**TASK STATEMENT**
Quote the lines exactly, starting with the line that contains "color(black_oxide) insert_screw(3);" and ending with the line that contains "bpy.data.objects.remove(obj)", and leave out all other lines.

**DATASET EXTRACT**
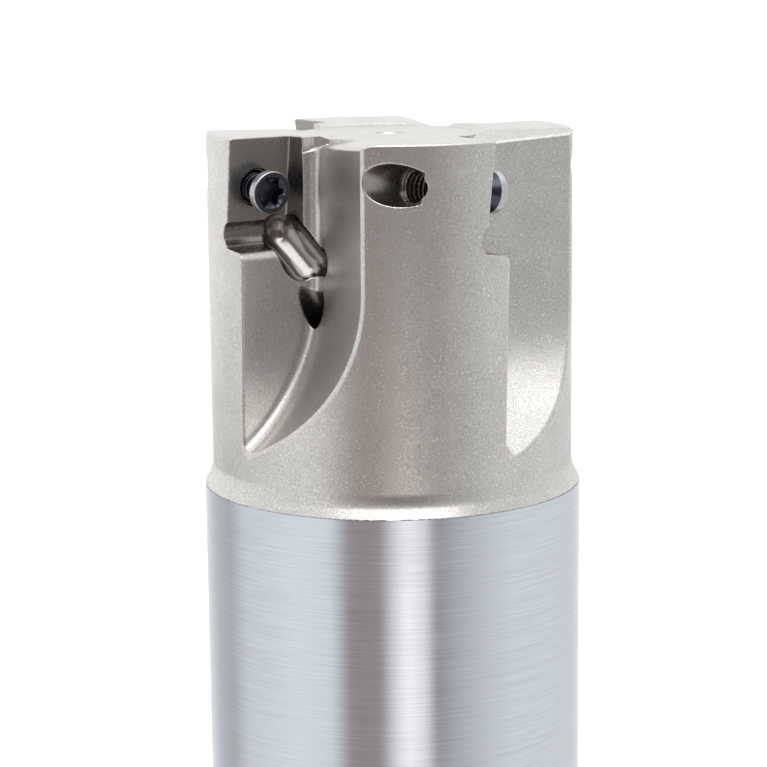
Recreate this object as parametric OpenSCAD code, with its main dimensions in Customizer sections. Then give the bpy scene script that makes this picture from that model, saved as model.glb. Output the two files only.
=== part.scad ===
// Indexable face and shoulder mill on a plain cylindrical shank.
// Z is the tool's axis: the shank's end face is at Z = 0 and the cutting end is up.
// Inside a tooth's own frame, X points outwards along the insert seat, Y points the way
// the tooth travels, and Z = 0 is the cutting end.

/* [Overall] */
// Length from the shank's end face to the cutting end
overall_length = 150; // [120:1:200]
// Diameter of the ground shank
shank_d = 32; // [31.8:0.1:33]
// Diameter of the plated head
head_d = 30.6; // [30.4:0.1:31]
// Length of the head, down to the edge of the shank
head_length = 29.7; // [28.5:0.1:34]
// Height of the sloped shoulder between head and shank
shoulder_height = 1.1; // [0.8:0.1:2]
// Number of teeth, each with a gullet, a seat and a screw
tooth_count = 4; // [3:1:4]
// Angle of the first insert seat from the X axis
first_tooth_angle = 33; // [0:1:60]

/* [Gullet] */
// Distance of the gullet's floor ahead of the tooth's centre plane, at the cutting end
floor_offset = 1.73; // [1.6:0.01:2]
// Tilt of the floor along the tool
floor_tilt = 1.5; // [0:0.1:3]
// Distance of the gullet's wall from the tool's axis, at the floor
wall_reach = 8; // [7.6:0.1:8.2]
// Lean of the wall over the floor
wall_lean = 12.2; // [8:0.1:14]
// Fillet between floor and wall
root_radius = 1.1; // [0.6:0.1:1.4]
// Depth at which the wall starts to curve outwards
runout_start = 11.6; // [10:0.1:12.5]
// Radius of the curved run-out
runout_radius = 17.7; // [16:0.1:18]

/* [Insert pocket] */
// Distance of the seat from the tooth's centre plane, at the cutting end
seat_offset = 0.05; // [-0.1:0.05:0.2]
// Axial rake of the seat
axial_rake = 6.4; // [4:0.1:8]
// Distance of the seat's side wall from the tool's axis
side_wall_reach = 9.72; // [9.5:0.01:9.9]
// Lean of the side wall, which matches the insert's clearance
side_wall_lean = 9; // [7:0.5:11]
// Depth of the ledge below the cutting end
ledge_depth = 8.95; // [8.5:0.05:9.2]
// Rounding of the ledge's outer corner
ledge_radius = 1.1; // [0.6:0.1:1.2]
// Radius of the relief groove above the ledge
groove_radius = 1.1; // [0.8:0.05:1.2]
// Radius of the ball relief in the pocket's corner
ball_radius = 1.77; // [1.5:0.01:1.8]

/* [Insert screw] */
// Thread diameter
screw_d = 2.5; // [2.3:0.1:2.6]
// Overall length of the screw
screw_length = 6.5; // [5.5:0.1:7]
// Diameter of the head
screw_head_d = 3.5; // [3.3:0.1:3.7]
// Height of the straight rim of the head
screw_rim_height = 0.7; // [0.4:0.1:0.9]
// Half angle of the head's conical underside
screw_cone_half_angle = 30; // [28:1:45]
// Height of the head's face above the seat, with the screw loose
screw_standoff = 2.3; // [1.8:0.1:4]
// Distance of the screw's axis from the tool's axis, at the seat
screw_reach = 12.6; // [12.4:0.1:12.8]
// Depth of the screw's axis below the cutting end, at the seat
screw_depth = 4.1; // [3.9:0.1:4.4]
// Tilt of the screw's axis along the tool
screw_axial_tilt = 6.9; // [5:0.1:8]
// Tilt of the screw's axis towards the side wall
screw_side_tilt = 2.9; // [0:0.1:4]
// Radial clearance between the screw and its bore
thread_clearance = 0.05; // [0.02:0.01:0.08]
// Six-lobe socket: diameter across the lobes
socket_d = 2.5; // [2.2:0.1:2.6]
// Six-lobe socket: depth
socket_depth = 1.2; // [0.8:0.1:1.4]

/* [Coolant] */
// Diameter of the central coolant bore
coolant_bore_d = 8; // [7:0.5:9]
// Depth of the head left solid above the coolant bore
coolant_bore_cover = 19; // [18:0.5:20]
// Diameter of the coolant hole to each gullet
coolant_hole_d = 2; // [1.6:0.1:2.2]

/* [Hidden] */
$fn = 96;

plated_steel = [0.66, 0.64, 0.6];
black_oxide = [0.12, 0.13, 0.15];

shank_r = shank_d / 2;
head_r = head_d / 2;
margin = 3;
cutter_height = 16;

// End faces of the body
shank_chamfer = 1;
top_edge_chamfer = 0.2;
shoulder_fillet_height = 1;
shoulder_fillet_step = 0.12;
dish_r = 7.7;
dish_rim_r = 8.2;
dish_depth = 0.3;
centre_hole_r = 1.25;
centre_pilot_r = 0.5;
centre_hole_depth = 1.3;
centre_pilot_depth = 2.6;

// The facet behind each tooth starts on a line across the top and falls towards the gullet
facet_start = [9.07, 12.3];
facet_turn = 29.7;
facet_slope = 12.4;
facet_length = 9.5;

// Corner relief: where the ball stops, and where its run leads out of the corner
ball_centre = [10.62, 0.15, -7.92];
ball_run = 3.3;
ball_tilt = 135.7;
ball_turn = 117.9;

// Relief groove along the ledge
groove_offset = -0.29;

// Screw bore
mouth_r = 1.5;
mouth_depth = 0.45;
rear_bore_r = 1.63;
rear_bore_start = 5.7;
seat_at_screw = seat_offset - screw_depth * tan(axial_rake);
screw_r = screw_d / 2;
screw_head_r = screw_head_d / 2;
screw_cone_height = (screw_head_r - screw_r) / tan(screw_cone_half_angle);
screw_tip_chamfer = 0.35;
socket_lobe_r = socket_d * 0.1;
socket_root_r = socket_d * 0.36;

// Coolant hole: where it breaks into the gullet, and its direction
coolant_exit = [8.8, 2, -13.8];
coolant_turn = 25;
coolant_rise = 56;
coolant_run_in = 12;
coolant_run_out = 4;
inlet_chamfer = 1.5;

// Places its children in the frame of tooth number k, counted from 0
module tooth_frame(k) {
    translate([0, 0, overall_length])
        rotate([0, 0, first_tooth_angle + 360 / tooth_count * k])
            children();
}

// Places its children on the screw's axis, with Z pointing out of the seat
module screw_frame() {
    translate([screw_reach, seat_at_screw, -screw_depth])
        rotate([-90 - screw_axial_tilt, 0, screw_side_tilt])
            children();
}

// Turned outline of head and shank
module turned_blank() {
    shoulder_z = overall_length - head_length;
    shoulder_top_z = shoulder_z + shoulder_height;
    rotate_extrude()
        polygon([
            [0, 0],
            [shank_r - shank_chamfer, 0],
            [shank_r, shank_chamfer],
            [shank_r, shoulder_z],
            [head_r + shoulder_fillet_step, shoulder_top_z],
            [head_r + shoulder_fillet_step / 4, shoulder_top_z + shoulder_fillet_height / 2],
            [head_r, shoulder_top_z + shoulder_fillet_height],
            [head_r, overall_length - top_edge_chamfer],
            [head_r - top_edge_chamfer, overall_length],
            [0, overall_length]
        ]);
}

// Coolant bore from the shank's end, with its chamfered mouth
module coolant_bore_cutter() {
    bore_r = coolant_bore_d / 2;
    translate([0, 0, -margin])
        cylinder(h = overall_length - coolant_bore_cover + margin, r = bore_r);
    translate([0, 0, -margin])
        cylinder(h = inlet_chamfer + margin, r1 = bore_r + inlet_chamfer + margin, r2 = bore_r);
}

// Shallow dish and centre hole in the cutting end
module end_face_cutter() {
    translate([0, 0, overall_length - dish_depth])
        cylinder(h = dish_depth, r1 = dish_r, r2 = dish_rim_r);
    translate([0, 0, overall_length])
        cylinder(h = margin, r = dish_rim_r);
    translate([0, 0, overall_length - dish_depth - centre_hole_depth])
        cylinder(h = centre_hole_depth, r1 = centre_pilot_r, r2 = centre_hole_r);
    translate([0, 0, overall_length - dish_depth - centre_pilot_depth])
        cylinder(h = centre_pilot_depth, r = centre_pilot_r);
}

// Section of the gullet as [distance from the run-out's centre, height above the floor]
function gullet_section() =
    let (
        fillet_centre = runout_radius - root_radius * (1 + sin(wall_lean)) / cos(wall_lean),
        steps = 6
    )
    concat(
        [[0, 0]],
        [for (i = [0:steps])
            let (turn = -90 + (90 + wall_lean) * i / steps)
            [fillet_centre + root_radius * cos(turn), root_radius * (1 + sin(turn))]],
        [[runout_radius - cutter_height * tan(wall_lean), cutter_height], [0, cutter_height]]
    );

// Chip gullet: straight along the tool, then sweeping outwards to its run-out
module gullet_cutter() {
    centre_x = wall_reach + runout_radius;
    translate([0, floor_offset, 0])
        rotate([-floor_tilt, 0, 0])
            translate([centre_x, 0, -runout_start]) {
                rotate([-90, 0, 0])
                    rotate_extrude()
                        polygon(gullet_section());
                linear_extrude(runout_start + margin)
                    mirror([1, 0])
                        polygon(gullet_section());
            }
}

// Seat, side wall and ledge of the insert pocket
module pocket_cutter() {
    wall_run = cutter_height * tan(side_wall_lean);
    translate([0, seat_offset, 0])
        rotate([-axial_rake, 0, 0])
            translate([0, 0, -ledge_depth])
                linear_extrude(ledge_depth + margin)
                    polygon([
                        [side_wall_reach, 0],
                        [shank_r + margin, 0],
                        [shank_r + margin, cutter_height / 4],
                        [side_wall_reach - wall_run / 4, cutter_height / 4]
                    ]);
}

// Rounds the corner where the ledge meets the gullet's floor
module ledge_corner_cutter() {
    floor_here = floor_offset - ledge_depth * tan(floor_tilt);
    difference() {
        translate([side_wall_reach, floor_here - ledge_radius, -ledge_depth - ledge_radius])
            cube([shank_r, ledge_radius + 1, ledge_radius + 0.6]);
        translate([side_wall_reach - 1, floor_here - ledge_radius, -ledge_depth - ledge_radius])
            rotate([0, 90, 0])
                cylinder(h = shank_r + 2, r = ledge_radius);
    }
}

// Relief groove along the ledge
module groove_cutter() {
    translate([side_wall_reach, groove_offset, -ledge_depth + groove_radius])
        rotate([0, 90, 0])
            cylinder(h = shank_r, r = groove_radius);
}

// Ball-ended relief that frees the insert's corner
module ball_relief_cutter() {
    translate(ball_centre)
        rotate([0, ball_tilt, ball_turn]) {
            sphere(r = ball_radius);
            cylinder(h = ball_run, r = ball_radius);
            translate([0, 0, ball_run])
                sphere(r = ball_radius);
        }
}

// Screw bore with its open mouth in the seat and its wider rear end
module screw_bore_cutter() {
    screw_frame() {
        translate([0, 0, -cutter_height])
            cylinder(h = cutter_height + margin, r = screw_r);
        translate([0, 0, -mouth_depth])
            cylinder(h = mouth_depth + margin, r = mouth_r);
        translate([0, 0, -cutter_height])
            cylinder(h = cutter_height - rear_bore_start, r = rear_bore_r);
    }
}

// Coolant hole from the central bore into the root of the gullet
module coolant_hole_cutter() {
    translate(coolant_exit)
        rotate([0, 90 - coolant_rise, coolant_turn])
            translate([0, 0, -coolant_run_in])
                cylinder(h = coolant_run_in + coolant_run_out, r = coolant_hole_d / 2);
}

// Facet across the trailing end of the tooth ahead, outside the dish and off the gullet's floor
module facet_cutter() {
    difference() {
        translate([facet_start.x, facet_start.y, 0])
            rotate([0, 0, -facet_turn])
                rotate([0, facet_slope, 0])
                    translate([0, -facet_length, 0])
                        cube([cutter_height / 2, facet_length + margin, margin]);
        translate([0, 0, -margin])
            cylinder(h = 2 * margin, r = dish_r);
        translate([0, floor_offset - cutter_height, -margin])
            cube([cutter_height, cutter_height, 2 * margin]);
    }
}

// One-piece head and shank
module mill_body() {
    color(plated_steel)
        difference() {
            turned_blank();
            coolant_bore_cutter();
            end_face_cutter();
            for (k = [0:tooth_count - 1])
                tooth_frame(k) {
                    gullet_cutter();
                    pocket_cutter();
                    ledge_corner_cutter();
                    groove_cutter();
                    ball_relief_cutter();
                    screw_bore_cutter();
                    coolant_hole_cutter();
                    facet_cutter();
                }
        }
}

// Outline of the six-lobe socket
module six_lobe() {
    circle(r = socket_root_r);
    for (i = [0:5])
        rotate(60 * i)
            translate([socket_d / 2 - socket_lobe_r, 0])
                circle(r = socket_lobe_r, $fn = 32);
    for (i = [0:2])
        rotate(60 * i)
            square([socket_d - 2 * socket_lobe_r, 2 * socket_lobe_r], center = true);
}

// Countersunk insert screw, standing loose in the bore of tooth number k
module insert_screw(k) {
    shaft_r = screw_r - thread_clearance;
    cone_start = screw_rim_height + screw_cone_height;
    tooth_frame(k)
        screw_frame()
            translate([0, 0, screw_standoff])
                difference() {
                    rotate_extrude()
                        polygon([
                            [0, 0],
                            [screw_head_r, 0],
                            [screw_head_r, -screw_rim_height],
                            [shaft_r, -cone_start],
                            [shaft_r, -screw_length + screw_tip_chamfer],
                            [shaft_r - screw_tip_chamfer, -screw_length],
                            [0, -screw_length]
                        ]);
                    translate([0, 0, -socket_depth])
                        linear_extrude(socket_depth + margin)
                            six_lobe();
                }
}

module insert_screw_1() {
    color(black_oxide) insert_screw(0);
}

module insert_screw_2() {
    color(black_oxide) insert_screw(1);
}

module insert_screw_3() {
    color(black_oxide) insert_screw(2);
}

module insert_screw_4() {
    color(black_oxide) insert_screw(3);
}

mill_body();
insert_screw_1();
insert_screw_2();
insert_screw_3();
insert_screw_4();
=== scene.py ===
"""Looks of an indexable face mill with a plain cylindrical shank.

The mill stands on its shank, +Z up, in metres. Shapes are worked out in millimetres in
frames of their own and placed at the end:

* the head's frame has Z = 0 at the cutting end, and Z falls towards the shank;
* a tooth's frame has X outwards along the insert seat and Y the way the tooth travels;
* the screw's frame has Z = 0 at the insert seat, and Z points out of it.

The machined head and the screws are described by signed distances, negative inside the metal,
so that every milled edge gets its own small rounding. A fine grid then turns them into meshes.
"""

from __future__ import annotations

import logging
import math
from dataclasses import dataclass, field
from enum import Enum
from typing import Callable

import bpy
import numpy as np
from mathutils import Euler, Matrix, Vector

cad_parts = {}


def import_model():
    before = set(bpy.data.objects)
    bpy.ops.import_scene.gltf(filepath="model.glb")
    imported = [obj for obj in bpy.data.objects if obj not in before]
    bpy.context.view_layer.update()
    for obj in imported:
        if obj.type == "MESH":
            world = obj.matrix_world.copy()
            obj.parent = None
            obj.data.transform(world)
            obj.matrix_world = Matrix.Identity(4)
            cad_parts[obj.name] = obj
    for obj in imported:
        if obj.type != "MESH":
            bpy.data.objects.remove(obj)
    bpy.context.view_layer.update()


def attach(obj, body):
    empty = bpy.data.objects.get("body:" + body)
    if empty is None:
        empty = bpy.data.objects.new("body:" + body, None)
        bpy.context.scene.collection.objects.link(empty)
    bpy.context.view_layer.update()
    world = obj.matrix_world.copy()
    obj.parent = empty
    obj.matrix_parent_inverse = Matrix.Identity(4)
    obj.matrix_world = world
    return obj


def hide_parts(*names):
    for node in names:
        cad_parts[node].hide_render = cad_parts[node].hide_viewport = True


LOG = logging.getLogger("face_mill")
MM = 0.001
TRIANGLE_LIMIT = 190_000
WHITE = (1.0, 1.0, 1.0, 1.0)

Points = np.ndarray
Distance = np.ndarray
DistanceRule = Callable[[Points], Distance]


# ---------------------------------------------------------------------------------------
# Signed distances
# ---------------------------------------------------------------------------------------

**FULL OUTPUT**
    color(black_oxide) insert_screw(3);
}

mill_body();
insert_screw_1();
insert_screw_2();
insert_screw_3();
insert_screw_4();
=== scene.py ===
"""Looks of an indexable face mill with a plain cylindrical shank.

The mill stands on its shank, +Z up, in metres. Shapes are worked out in millimetres in
frames of their own and placed at the end:

* the head's frame has Z = 0 at the cutting end, and Z falls towards the shank;
* a tooth's frame has X outwards along the insert seat and Y the way the tooth travels;
* the screw's frame has Z = 0 at the insert seat, and Z points out of it.

The machined head and the screws are described by signed distances, negative inside the metal,
so that every milled edge gets its own small rounding. A fine grid then turns them into meshes.
"""

from __future__ import annotations

import logging
import math
from dataclasses import dataclass, field
from enum import Enum
from typing import Callable

import bpy
import numpy as np
from mathutils import Euler, Matrix, Vector

cad_parts = {}


def import_model():
    before = set(bpy.data.objects)
    bpy.ops.import_scene.gltf(filepath="model.glb")
    imported = [obj for obj in bpy.data.objects if obj not in before]
    bpy.context.view_layer.update()
    for obj in imported:
        if obj.type == "MESH":
            world = obj.matrix_world.copy()
            obj.parent = None
            obj.data.transform(world)
            obj.matrix_world = Matrix.Identity(4)
            cad_parts[obj.name] = obj
    for obj in imported:
        if obj.type != "MESH":
            bpy.data.objects.remove(obj)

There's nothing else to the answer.